Пятое и шестое заседания суда прошли без позволения генералу Моро задавать вопросы.
И вот, наконец, в воскресенье 3 июня 1804 года, допросив последнего 151-го свидетеля по делу, председатель Эмар предоставил слово господину Жерару — генеральному прокурору Его Величества императора французов. В зале воцарилась мертвая тишина. «Сколько голов потребует этот человек в красной мантии? И кого именно?» — вертелось в голове у каждого.
* * *
Генеральный прокурор начал свою речь с пространных гипербол.

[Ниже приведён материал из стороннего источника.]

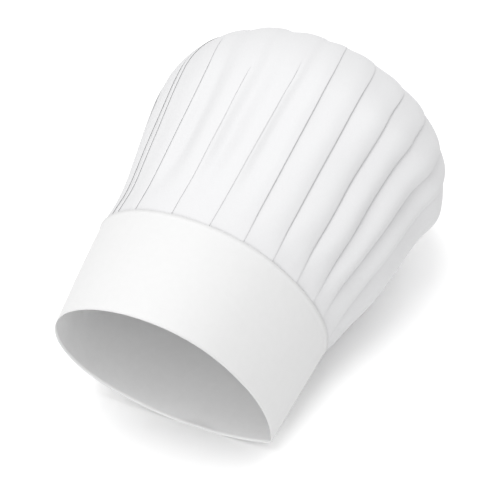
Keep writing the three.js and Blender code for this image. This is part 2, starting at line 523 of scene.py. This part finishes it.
@dataclass
class ClothSheet:
    """A flat sheet of cloth or paper, laid into shape point by point and welded where it closes.

    columns and rows are the steps across and along it. width, length and thickness are in
    metres.
    """

    name: str
    columns: int
    rows: int
    width: float
    length: float
    thickness: float

    def lay(self, shape: Callable[[int, int], Vector]) -> bmesh.types.BMesh:
        """Cuts the flat sheet and lays each of its points in place.

        Args:
            shape: takes a column and a row, and returns the point's place in metres.

        Returns:
            The laid sheet, with its cut kept as a map in metres.
        """
        sheet = bmesh.new()
        cut = sheet.loops.layers.uv.new(CUT_MAP)
        bmesh.ops.create_grid(sheet, x_segments=self.columns, y_segments=self.rows, size=0.5, calc_uvs=True)
        for face in sheet.faces:
            for loop in face.loops:
                loop[cut].uv = ((loop.vert.co.x + 0.5) * self.width, (loop.vert.co.y + 0.5) * self.length)
        for vert in sheet.verts:
            column = round((vert.co.x + 0.5) * self.columns)
            row = round((vert.co.y + 0.5) * self.rows)
            vert.co = shape(column, row)
        bmesh.ops.remove_doubles(sheet, verts=sheet.verts, dist=WELD)
        return sheet

    def turn_out(self, sheet: bmesh.types.BMesh, inside: Vector) -> None:
        """Turns the faces away from the sheet's hollow.

        Args:
            sheet: the laid sheet.
            inside: a point in the hollow, in metres.
        """
        bmesh.ops.recalc_face_normals(sheet, faces=sheet.faces)
        facing = sum((f.calc_center_median() - inside).dot(f.normal) * f.calc_area() for f in sheet.faces)
        if facing < 0:
            bmesh.ops.reverse_faces(sheet, faces=sheet.faces)

    def finish(self, sheet: bmesh.types.BMesh, *materials: bpy.types.Material) -> bpy.types.Object:
        """Makes the piece: an object with the sheet's wall thickness laid on inwards.

        Args:
            sheet: the laid sheet.
            materials: its finish, then the inner face's where that has its own.

        Returns:
            The piece.
        """
        mesh = bpy.data.meshes.new(self.name)
        sheet.to_mesh(mesh)
        sheet.free()
        mesh.shade_smooth()
        for material in materials:
            mesh.materials.append(material)
        piece = bpy.data.objects.new(self.name, mesh)
        bpy.context.scene.collection.objects.link(piece)
        wall = piece.modifiers.new("wall", "SOLIDIFY")
        wall.thickness = self.thickness
        wall.offset = -1
        wall.material_offset = len(materials) - 1
        wall.use_quality_normals = True
        return piece


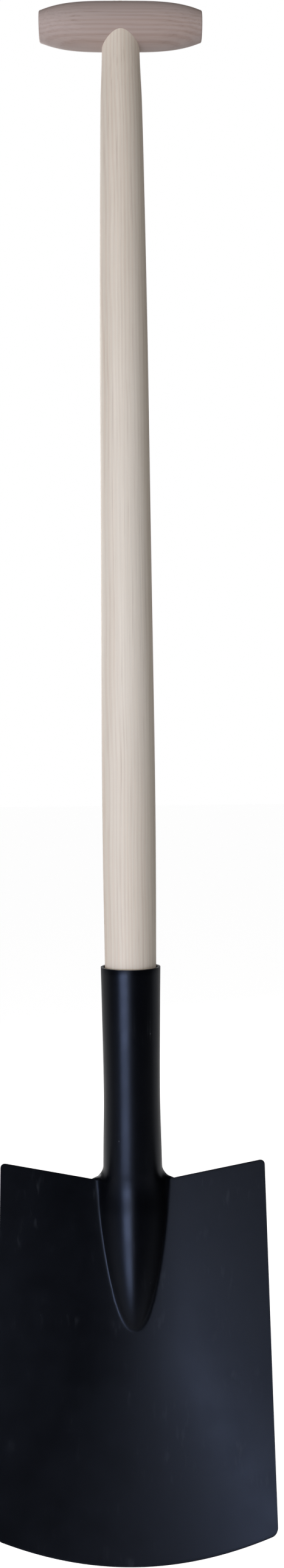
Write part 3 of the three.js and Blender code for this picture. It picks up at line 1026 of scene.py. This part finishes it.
def make_world():
    """A white studio behind the spade and a dark one in front, seen as white wherever the camera looks."""
    world = bpy.data.worlds.new("studio")
    world.use_nodes = True
    tree = world.node_tree
    shade = tree.nodes["Background"]
    place = tree.nodes.new("ShaderNodeTexCoord")
    split = tree.nodes.new("ShaderNodeSeparateXYZ")
    tree.links.new(place.outputs["Generated"], split.inputs["Vector"])
    strength = shade.inputs["Strength"]
    link_range(tree, split.outputs["Y"], strength, ((0.45, 1.0), (0.02, 0.4)), smooth=True)
    white = tree.nodes.new("ShaderNodeBackground")
    white.inputs["Strength"].default_value = 1.0
    white.inputs["Color"].default_value = (1, 1, 1, 1)
    shade.inputs["Color"].default_value = (1, 1, 1, 1)
    rays = tree.nodes.new("ShaderNodeLightPath")
    mix = tree.nodes.new("ShaderNodeMixShader")
    tree.links.new(rays.outputs["Is Camera Ray"], mix.inputs["Fac"])
    tree.links.new(shade.outputs["Background"], mix.inputs[1])
    tree.links.new(white.outputs["Background"], mix.inputs[2])
    tree.links.new(mix.outputs["Shader"], tree.nodes["World Output"].inputs["Surface"])
    bpy.context.scene.world = world
    bpy.context.scene.view_settings.view_transform = "Standard"


# Colours of the lights
PLAIN = (1.0, 0.98, 0.94)
BLUE = (0.68, 0.77, 1.0)
WARM = (1.0, 0.97, 0.93)

make_camera()
make_world()
make_floor()
LIGHTS = (
    # name, azimuth, distance, height, aim, size, power, colour
    ("key", -28, 1.7, -1.22, -0.8, (0.94, 0.75), 24, BLUE),
    ("wall", -58, 1.7, -1.42, -0.8, (1.0, 0.6), 4, BLUE),
    ("panel", -17, 1.8, -0.72, -0.95, (1.0, 0.9), 3.9, PLAIN),
    ("back", -150, 1.8, 0.1, -0.6, (1.2, 1.2), 15, WARM),
)
FILLS = (
    ("fill_left", -42, 1.6, -0.12, -0.6, (1.2, 1.0), 12.5, WARM),
    ("fill_right", 38, 1.6, -0.1, -0.6, (1.2, 1.0), 6.0, WARM),
)
for light in LIGHTS:
    area_light(*light)
for light in FILLS:
    area_light(*light).visible_glossy = False  # it lights the wood, and doesn't show in the coat

build_grip()
build_wedge()
build_pin()
build_shaft()
build_blade()
build_plate()
build_welds()
build_nails()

Он напомнил об «ужасном дне 3 нивоза (попытке покушения на жизнь первого консула на улице Сен-Никез 24 декабря 1800 года), который навсегда останется черным днем в истории рода человеческого». Он подтвердил, что английское правительство «хотело разжечь огонь гражданской войны во Франции, покрыв горами трупов наши западные департаменты, а реку Луару наполнить потоками крови соотечественников, разрушив наши деревни, города и порты».

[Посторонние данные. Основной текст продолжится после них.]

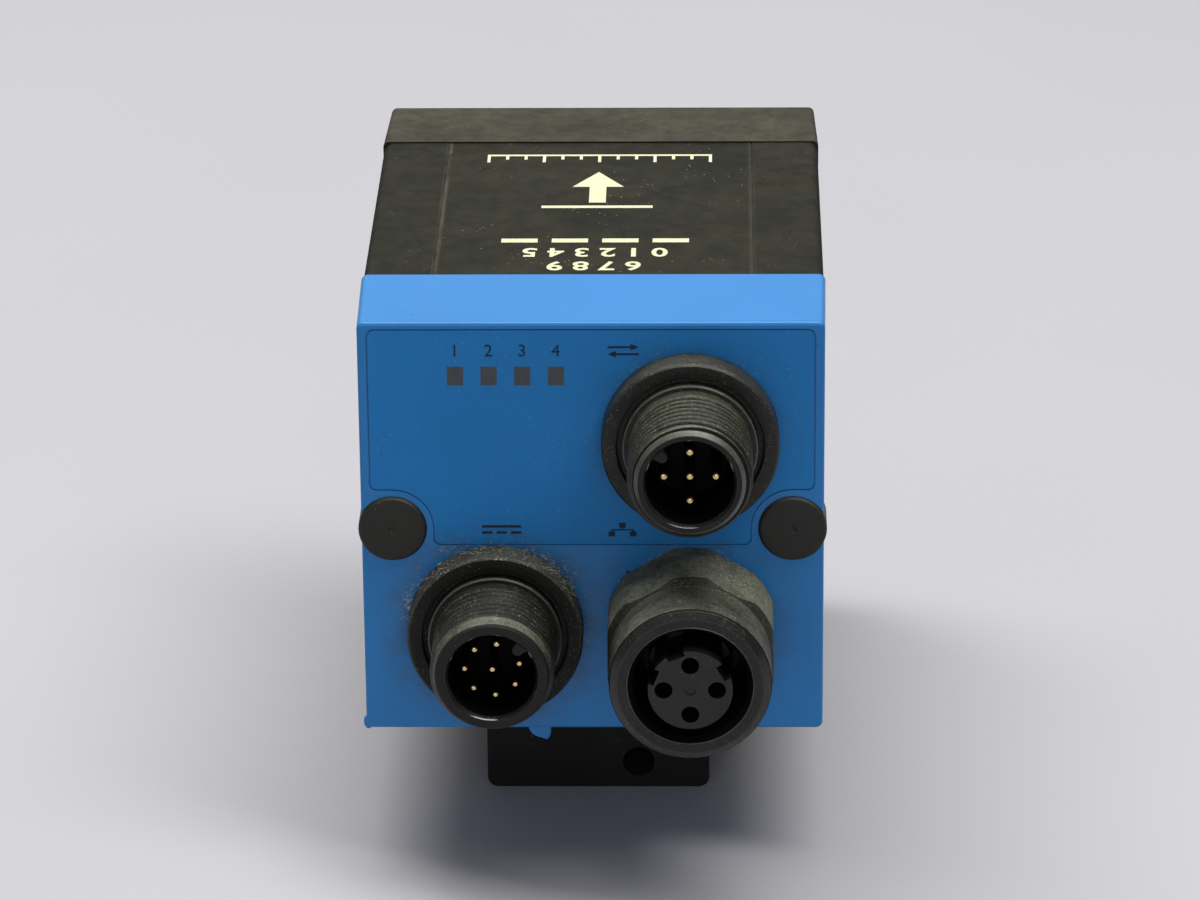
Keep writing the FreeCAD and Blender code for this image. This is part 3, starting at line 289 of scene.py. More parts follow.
def glass(name, tint, rough=0.02, coat=0.0, spec=0.5):
    m = Mat(name)
    n = m.noise(160, 5.0, 0.6)
    r = m.math("MULTIPLY_ADD", m.step(n, 0.55, 0.8), 0.10, rough)
    m.finish(m.mix(m.step(m.noise(80, 2.0), 0.3, 0.7), tuple(t * 0.97 for t in tint), tint), r, 0.0, None)
    m.b.inputs["Transmission Weight"].default_value = 1.0
    m.b.inputs["IOR"].default_value = 1.5
    m.b.inputs["Coat Weight"].default_value = coat
    m.b.inputs["Specular IOR Level"].default_value = spec
    MATS[name] = m.m
    return m.m


CONNECTORS = ((-0.0095, 0.0248, 0.00855, 1.0), (0.0095, 0.0247, 0.0082, 0.55), (0.0095, 0.0448, 0.00855, 0.35))


def halo(m, col, amount, reach=0.0018, dust_col=(0.36, 0.40, 0.40), near_dark_col=(0.045, 0.055, 0.055)):
    """Greyer, darker tone on the rear face round the connectors, and fine pale dirt gathered there."""
    x, z = m.place("X"), m.place("Z")
    total, soft = None, None
    for cx, cz, cr, w in CONNECTORS:
        dx = m.math("SUBTRACT", x, cx)
        dz = m.math("SUBTRACT", z, cz)
        dist = m.math("SQRT", m.math("ADD", m.math("MULTIPLY", dx, dx), m.math("MULTIPLY", dz, dz)))
        near = m.math("MULTIPLY", m.step(dist, cr + reach * (0.5 + 0.5 * w), cr), w)
        near = m.math("MULTIPLY", near, m.step(z, cz - 0.002, cz + 0.003))
        wide = m.math("MULTIPLY", m.step(dist, cr + 0.0042, cr), w)
        total = near if total is None else m.math("MAXIMUM", total, near)
        soft = wide if soft is None else m.math("MAXIMUM", soft, wide)
    # greyer, darker tone spread round the connectors
    g = m.math("MULTIPLY", m.math("MULTIPLY", soft, m.step(m.noise(420, 4.0, 0.65), 0.25, 0.75)), 0.75 * amount)
    col = m.mix(g, col, near_dark_col)
    n = m.step(m.noise(2900, 5.0, 0.8), 0.52, 0.62)
    n = m.math("MULTIPLY", n, m.step(m.noise(420, 2.0, 0.5), 0.42, 0.62))
    f = m.math("MULTIPLY", m.math("MULTIPLY", n, total), amount, clamp=True)
    return m.mix(f, col, dust_col)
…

Однако очень скоро пафосный стиль исчез из его речи, и она превратилась в четкую, быструю, несправедливую и жестокую обвинительную речь. В части, касающейся Моро, признательные показания Бувэ де Лозье, Лажоле, Кушери и особенно Роллана были приняты судом в том виде, в каком они были записаны с их слов, без малейшей попытки исправить вольные или невольные ошибки, которые в них содержались. По словам прокурора, несомненным было то, что «Моро дал “добро” Кадудалю и Пишегрю на возвращение из Лондона и некоторым образом обрисовал им момент, который он сочтет наиболее подходящим для совершения задуманного преступления». Прокурор не подверг сомнению и тот факт, что Моро встречался не только с Пишегрю, но и с Кадудалем на бульваре Мадлен. И тот факт, что генерал с таким упорством пытается защищаться, лишь подтверждает то, что он понял, какую грозную опасность представляет для него эта связь. И, наконец, вне всякого сомнения, остается тот «жестокий совет, который дал генерал Моро по физическому устранению трех консулов и губернатора города Парижа».
Было ясно, что подобная обвинительная речь подразумевает безжалостные последствия. Таковыми они и оказались.